__Exercise__
Your task is to quote exactly the run of lines that starts at the line containing "base_shell();" and ends at the line containing "obj.matrix_parent_inverse = Matrix.Identity(4)", including both.

────────────────

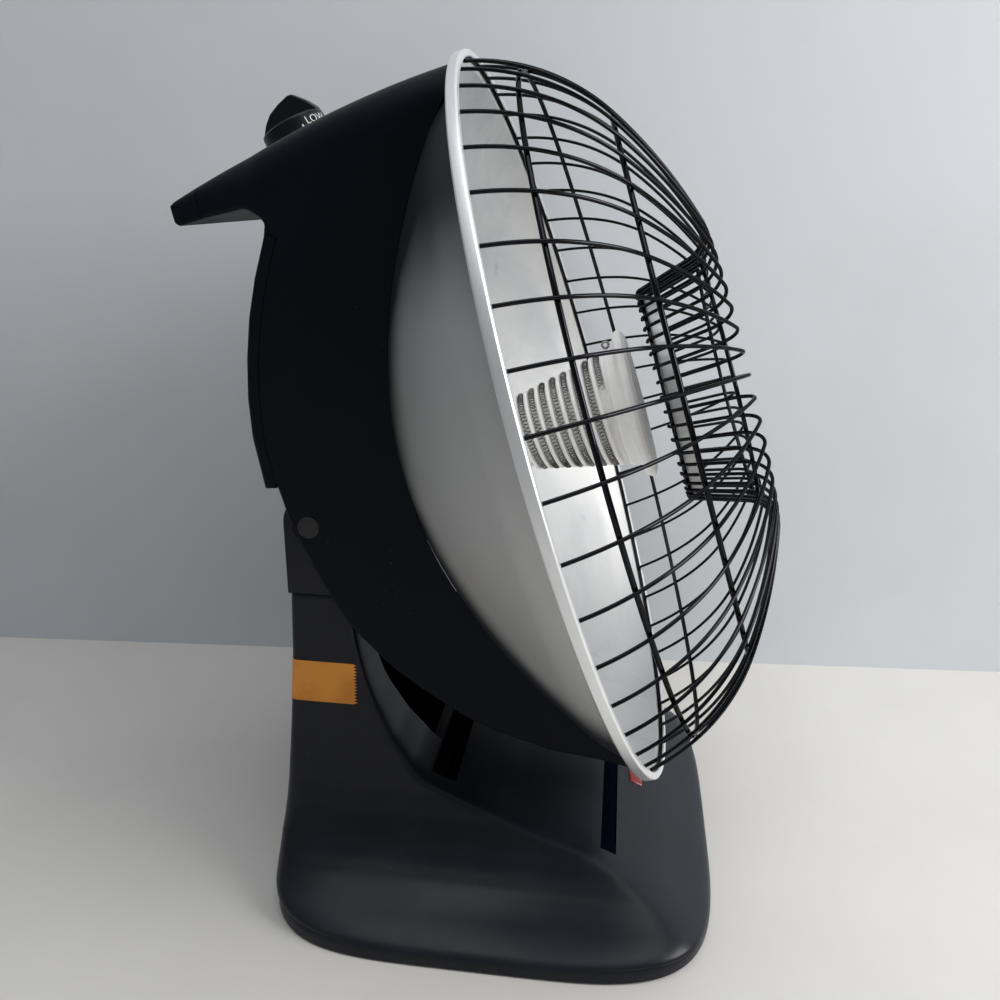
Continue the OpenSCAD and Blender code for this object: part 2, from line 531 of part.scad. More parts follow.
// ---- housing, seen from the side as [v, h] ----
// The outlines are drawn for a dish of this depth, and their back moves with the middle of the dish
drawn_depth = 108;
set_back = dish_depth - drawn_depth;
function moved(p) = [for (q = p) [q[0], q[1] - set_back * min(1, max(0, -q[1] / 100))]];
top_v = 202.7;
top_h = -14.5 - set_back;
house_top = [[top_v + 12, 20], [top_v + 12, -160.5], [182.6, -160.5]];
house_ledge = [[181, -163], [172.6, -163.7], [170.4, -161.7], [170.2, -149],
    [168.6, -126.6], [167.2, -123.7], [162, -119], [158.2, -117.6]];
house_back = [[152, -121], [134.6, -133], [116.3, -143.6], [96.8, -152.6], [76.4, -160.3],
    [54.8, -166], [25.5, -169.6], [26.4, -162.4]];
house_under = [[6, -162.3], [-9.8, -160.8], [-39.3, -156.3], [-67.4, -149.6], [-98.3, -133.3],
    [-112.9, -122.5], [-136.2, -103.3], [-151.8, -85], [-169, -59.5], [-181.8, -32.7], [-211.8, 20]];
house_side = moved(concat(house_top, house_ledge, house_back, house_under));
// The back cover follows this line, and ends square to it
cover_line = moved([[154.5, -119.6], [134.6, -133], [116.3, -143.6], [96.8, -152.6], [76.4, -160.3],
    [54.8, -166], [25.3, -169.6]]);
function beside(p, d) = [for (i = [0 : len(p) - 1])
    let (u = unit(p[max(i, 1)] - p[max(i, 1) - 1]), k = min(i + 1, len(p) - 1), w = unit(p[k] - p[k - 1]),
         m = unit(left(u) + left(w)))
    p[i] + m * d / (m * left(u))];
function reversed(p) = [for (i = [len(p) - 1 : -1 : 0]) p[i]];

module house_prism(d) along_x(2 * (house_hw - d)) polygon(d == 0 ? house_side : inset(house_side, -d));
// The top bends gently back in flat strips, with rounded shoulders
function arc_pts(c, r, a0, a1, n) = [for (i = [0 : n]) at(c, r, a0 + (a1 - a0) * i / n)];
top_bends = [-1, 3.1, 7.3, 11.5, 15.8];
module top_strip(a, d) let (r = top_round - d, w = house_hw - d, ro = top_curve - d)
    translate([0, top_v - top_curve, top_h]) rotate([-a, 0, 0]) linear_extrude(900, center = true)
        polygon(concat([[-w, ro - 480], [w, ro - 480]], arc_pts([w - r, ro - r], r, 0, 90, 6),
            arc_pts([r - w, ro - r], r, 90, 180, 6)));
module barrel(d) intersection_for(a = top_bends) top_strip(a, d);
module house_block(d) intersection() {
    house_prism(d);
    barrel(d);
}
// Everything in front of the back of the dish, with a gap
module dish_room() rotate_extrude($fn = 144) polygon(concat([[0, 20]],
    [for (r = [0 : 8 : 200]) [r, dish_h(r) - 0.4]],
    [[open_r + 0.4, -seat_h - 3.5], [open_r + 0.4, -rim_w - 0.3], [260, -rim_w - 0.3], [260, 20]]));
// The hollow is open underneath, where the column comes up between the cheeks
open_v = -105;
hollow_in = inset(house_side, -house_wall);
hollow_k = len(house_side) - 7;
hollow_pts = concat([for (i = [0 : len(house_side) - 13]) hollow_in[i]], moved([[28, -190], [open_v, -190]]),
    [hollow_in[hollow_k] + (hollow_in[hollow_k + 1] - hollow_in[hollow_k])
        * (open_v - hollow_in[hollow_k][0]) / (hollow_in[hollow_k + 1][0] - hollow_in[hollow_k][0])],
    [for (i = [hollow_k + 1 : len(house_side) - 1]) hollow_in[i]]);
module hollow() intersection() {
    along_x(2 * (house_hw - house_wall)) polygon(hollow_pts);
    barrel(house_wall);
}
module cover_zone(gap) along_x(260) polygon(concat(beside(cover_line, 8),
    reversed(beside(cover_line, -cover_rim - gap))));
module cap_zone(gap) along_x(260) polygon(moved([[210, -144.2 + gap], [160, -149.8 + gap],
    [160, -190], [210, -190]]));
pivot_at = [0, pivot_v, pivot_h];
plug_depth = 1.4;
plug_r = 6.4;
boss_r = 10;
knob_lean = 10.2;
knob_at = [0, top_v - top_curve * (1 - cos(knob_lean)), top_h - top_curve * sin(knob_lean)];
module on_top() translate(knob_at) rotate([-90 - knob_lean, 0, 0]) children();
// The nut clears the corner between the two strips under the knob
strip_corner = (top_bends[2] + top_bends[3]) / 2;
strip_half = (top_bends[3] - top_bends[2]) / 2;
nut_lift = top_curve * (cos(strip_corner - knob_lean) / cos(strip_half) - 1) + 0.1;
bushing_r = 5;

module housing_shell() color(c_black) in_head() difference() {
    union() {
        difference() {
            difference() {
                house_block(0);
                hollow();
            }
            dish_room();
            cover_zone(seam);
            cap_zone(seam);
        }
        // the bosses that the pin runs in
        for (s = [-1, 1]) translate(pivot_at) rotate([0, s * 90, 0])
            translate([0, 0, column_hw + 0.3]) cylinder(r = boss_r, h = house_hw - column_hw - 1, $fn = 64);
        // posts behind the screws of the back cover
        on_cover() translate([0, 0, -house_wall - 12.2]) cylinder(r = 5, h = 12, $fn = 48);
        on_cover() translate([0, -4, -house_wall - 12.2]) cube([10, 8, 11.8 + house_wall - cover_rim]);
    }
    on_cover() translate([0, 0, -20]) cylinder(r = 1.75, h = 30, $fn = 24);
    translate(pivot_at) rotate([0, 90, 0]) cylinder(r = pin_r + run_fit, h = 220, center = true, $fn = 64);
    for (s = [-1, 1]) translate(pivot_at) rotate([0, s * 90, 0])
        translate([0, 0, house_hw - plug_depth]) cylinder(r = plug_r - 1, h = 9, $fn = 48);
    on_top() translate([0, 0, -20]) cylinder(r = bushing_r + 0.1, h = 40, $fn = 48);
}
// The four screws of the back cover, square to its face
screw_x = 76;
cover_screws_at = [[2, 3], [4, 5]];
module on_cover() for (e = cover_screws_at)
    let (b = moved(house_back), p = b[e[0]], q = b[e[1]], m = (p + q) / 2)
    for (sx = [-1, 1]) scale([sx, 1, 1]) translate([screw_x, m[0], m[1]])
        rotate([atan2(q[1] - p[1], q[0] - p[0]), 0, 0]) children();
module back_cover() color(c_black) in_head() difference() {
    intersection() {
        difference() {
            house_prism(0);
            house_prism(house_wall);
        }
        cover_zone(0);
    }
    on_cover() translate([0, 0, -10]) cylinder(r = 2.1, h = 20, $fn = 24);
}
module cover_screws() color(c_metal) in_head() on_cover() {
    translate([0, 0, 0.05]) cylinder(r = 3.6, h = 1.6, $fn = 32);
    translate([0, 0, -house_wall - 8]) cylinder(r = 1.7, h = house_wall + 8.1, $fn = 24);
}
module grip_cap() color(c_black) in_head() intersection() {
    difference() {
        house_block(0);
        house_block(house_wall);
    }
    cap_zone(0);
}
module pivot_plugs() color(c_dark) in_head() for (sx = [-1, 1]) translate(pivot_at) rotate([0, sx * 90, 0])
    translate([0, 0, house_hw]) rotate_extrude($fn = 64)
        polygon([[0, 0.1 - plug_depth], [plug_r - 1.1, 0.1 - plug_depth], [plug_r - 1.1, 0.05],
            [plug_r, 0.05], [plug_r - 0.4, 0.7], [plug_r - 1.6, 1], [0, 1.1]]);

// ---- thermostat ----
body_w = 34;
module thermostat_body() color([0.15, 0.15, 0.15]) in_head() on_top() difference() {
    union() {
        translate([-body_w / 2, -15, -house_wall - 20]) cube([body_w, 30, 19.8]);
        translate([0, 0, -house_wall - 1]) cylinder(r = bushing_r, h = house_wall + 4, $fn = 48);
    }
    translate([0, 0, -15]) cylinder(r = spindle_r + run_fit, h = 40, $fn = 48);
}
module thermostat_nut() color(c_metal) in_head() on_top() difference() {
    translate([0, 0, nut_lift]) cylinder(r = 8, h = 2.4, $fn = 6);
    translate([0, 0, -1]) cylinder(r = bushing_r + 0.1, h = 6, $fn = 48);
}
module thermostat_spindle() color(c_metal) in_head() on_top()
    translate([0, 0, -12]) cylinder(r = spindle_r, h = 36, $fn = 48);
grip_w = 10;
module thermostat_knob() color(c_black) in_head() on_top() difference() {
    union() {
        rotate_extrude($fn = 96) polygon([[0, 1], [knob_r - 0.6, 1], [knob_r, 1.8], [knob_r - 0.6, 6],
            [knob_r - 1.6, 12], [knob_r - 2, knob_skirt - 1], [knob_r - 3, knob_skirt], [0, knob_skirt]]);
        intersection() {
            along_x(grip_w) polygon([[17, knob_skirt - 3], [17, knob_skirt + 1], [13, knob_skirt + 6.5],
                [8, knob_skirt + 11], [1, knob_h - 1.5], [-6, knob_h], [-9, knob_h - 0.4], [-14.8, knob_h - 7.7],
                [-19.4, knob_skirt], [-19.4, knob_skirt - 3]]);
            cylinder(r = knob_r - 2.2, h = 60, $fn = 96);
        }
    }
    translate([0, 0, -1]) cylinder(r = 12, h = 8, $fn = 64);
    translate([0, 0, -1]) cylinder(r = spindle_r, h = 25.1, $fn = 48);
}

base_shell();
column_cap();
bottom_plate();
bottom_screws();
rubber_feet();
footlight_lens();
pilot_lens();
pilot_lamp();
tip_switch();
tip_plunger();
cord_gland();
pivot_pin();
housing_shell();
back_cover();
cover_screws();
grip_cap();
pivot_plugs();
reflector_dish();
rim_ring();
grille_wires();
grille_ring_rim();
grille_ring_outer();
grille_ring_middle();
grille_ring_mouth();
grille_ring_hub();
hub_plate();
element_cone();
element_coil();
element_disc();
element_eyelet();
element_neck();
screw_shell();
lamp_holder();
holder_bracket();
bracket_screws();
thermostat_body();
thermostat_nut();
thermostat_spindle();
thermostat_knob();
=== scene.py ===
from functools import partialmethod
from math import acos, atan2, copysign, cos, degrees, dist, hypot, pi, radians, sin, sqrt, tan, tau

import bmesh
import bpy
import numpy as np
from mathutils import Matrix, Vector


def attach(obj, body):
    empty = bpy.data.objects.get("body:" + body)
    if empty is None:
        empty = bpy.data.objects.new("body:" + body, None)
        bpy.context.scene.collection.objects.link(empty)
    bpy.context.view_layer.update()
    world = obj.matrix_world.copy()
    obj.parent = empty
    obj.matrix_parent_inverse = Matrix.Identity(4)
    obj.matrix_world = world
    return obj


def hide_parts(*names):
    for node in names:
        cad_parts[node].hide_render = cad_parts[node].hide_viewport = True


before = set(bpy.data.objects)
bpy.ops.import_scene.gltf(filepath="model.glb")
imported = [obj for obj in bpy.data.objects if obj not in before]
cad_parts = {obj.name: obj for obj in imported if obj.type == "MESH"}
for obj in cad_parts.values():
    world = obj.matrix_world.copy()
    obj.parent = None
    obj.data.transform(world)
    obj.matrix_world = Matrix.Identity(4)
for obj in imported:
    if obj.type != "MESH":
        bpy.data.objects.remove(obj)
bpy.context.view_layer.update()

# Everything is drawn in millimetres and made in metres.
MM = 0.001
BASE_Y = -8.7
COLUMN_Y, PIN_Z = 109.5, 237
# The tilt pin, in the head's own drawing
PIN_V, PIN_H = -2, -153
TILT = radians(18)
SIN, COS = sin(TILT), cos(TILT)
AHEAD, UPWARDS = (0, -COS, SIN), (0, SIN, COS)
# Drawing of the head: x across, v up the dish, h forwards along its axis
HEAD = Matrix((
    (1, 0, 0, 0),
    (0, SIN, -COS, COLUMN_Y + BASE_Y - PIN_V * SIN + PIN_H * COS),
    (0, COS, SIN, PIN_Z - PIN_V * COS - PIN_H * SIN),
    (0, 0, 0, 1)))
UPRIGHT = Matrix.Translation((0, BASE_Y, 0))


def on_pin(side):
    """The place of a round piece on the tilt pin, facing left (-1) or right (1)."""
    return HEAD @ Matrix.Translation((0, PIN_V, PIN_H)) @ Matrix.Rotation(radians(90 * side), 4, "Y")


# ---- making meshes
def place_new(name, data):
    thing = bpy.data.objects.new(name, data)
    bpy.context.collection.objects.link(thing)
    return thing


def as_seen(thing):
    """The mesh of a thing with its modifiers worked out."""
    return bpy.data.meshes.new_from_object(thing.evaluated_get(bpy.context.evaluated_depsgraph_get()))


def make(name, verts, faces, place=UPRIGHT, crease=35):
    """A mesh piece from points in millimetres, smooth but for edges sharper than crease."""
    points = np.asarray(verts, float) @ np.array(place.to_3x3()).T + np.array(place.translation)
    mesh = bpy.data.meshes.new(name)
    mesh.from_pydata((points * MM).tolist(), [], faces)
    mesh.validate()
    mesh.shade_smooth()
    mesh.set_sharp_from_angle(angle=radians(crease))
    return place_new(name, mesh)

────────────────

__Answer for this exercise__
base_shell();
column_cap();
bottom_plate();
bottom_screws();
rubber_feet();
footlight_lens();
pilot_lens();
pilot_lamp();
tip_switch();
tip_plunger();
cord_gland();
pivot_pin();
housing_shell();
back_cover();
cover_screws();
grip_cap();
pivot_plugs();
reflector_dish();
rim_ring();
grille_wires();
grille_ring_rim();
grille_ring_outer();
grille_ring_middle();
grille_ring_mouth();
grille_ring_hub();
hub_plate();
element_cone();
element_coil();
element_disc();
element_eyelet();
element_neck();
screw_shell();
lamp_holder();
holder_bracket();
bracket_screws();
thermostat_body();
thermostat_nut();
thermostat_spindle();
thermostat_knob();
=== scene.py ===
from functools import partialmethod
from math import acos, atan2, copysign, cos, degrees, dist, hypot, pi, radians, sin, sqrt, tan, tau

import bmesh
import bpy
import numpy as np
from mathutils import Matrix, Vector


def attach(obj, body):
    empty = bpy.data.objects.get("body:" + body)
    if empty is None:
        empty = bpy.data.objects.new("body:" + body, None)
        bpy.context.scene.collection.objects.link(empty)
    bpy.context.view_layer.update()
    world = obj.matrix_world.copy()
    obj.parent = empty
    obj.matrix_parent_inverse = Matrix.Identity(4)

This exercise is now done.